## Begin
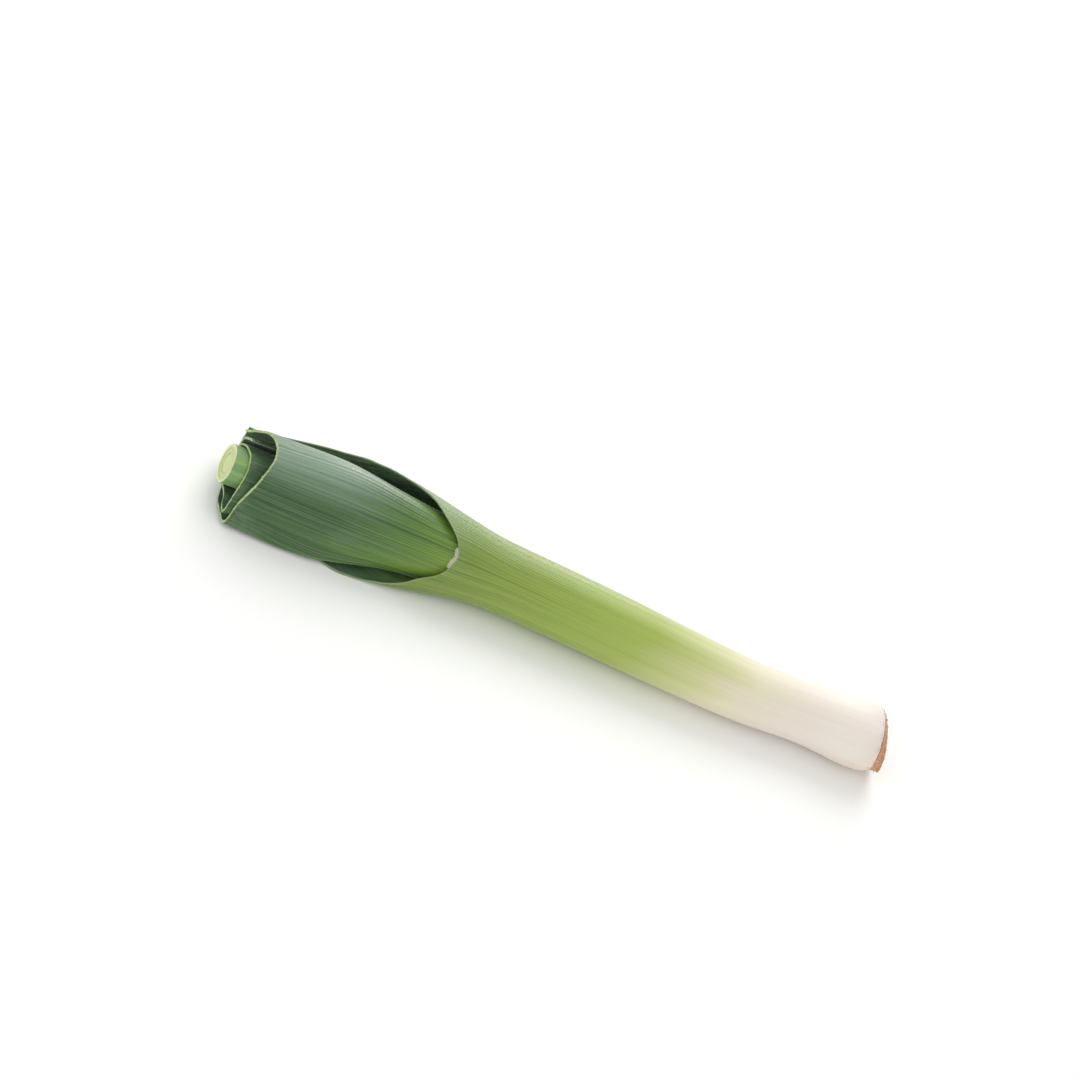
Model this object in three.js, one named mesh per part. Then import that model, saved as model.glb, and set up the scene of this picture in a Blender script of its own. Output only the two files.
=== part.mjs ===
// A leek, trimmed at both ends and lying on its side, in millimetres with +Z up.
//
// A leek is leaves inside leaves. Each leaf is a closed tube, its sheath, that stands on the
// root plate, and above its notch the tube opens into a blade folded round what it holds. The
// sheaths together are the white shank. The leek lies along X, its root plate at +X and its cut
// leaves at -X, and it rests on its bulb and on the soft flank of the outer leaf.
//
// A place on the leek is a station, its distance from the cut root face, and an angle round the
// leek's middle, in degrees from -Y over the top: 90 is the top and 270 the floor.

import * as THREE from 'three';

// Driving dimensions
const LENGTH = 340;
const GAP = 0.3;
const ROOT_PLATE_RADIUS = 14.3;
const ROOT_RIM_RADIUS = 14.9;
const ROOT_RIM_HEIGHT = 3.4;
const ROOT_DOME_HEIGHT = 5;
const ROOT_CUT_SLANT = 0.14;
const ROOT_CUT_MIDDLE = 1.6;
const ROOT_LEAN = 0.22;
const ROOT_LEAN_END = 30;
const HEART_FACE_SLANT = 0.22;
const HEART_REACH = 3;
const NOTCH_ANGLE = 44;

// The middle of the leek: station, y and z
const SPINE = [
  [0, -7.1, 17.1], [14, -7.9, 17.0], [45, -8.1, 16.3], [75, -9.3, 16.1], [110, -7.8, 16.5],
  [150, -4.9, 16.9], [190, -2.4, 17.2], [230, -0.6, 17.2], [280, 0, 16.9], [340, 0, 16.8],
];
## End
Return a copy of every line that includes the word "import".

**RESPONSE TO THIS TASK:**
Model this object in three.js, one named mesh per part. Then import that model, saved as model.glb, and set up the scene of this picture in a Blender script of its own. Output only the two files.
import * as THREE from 'three';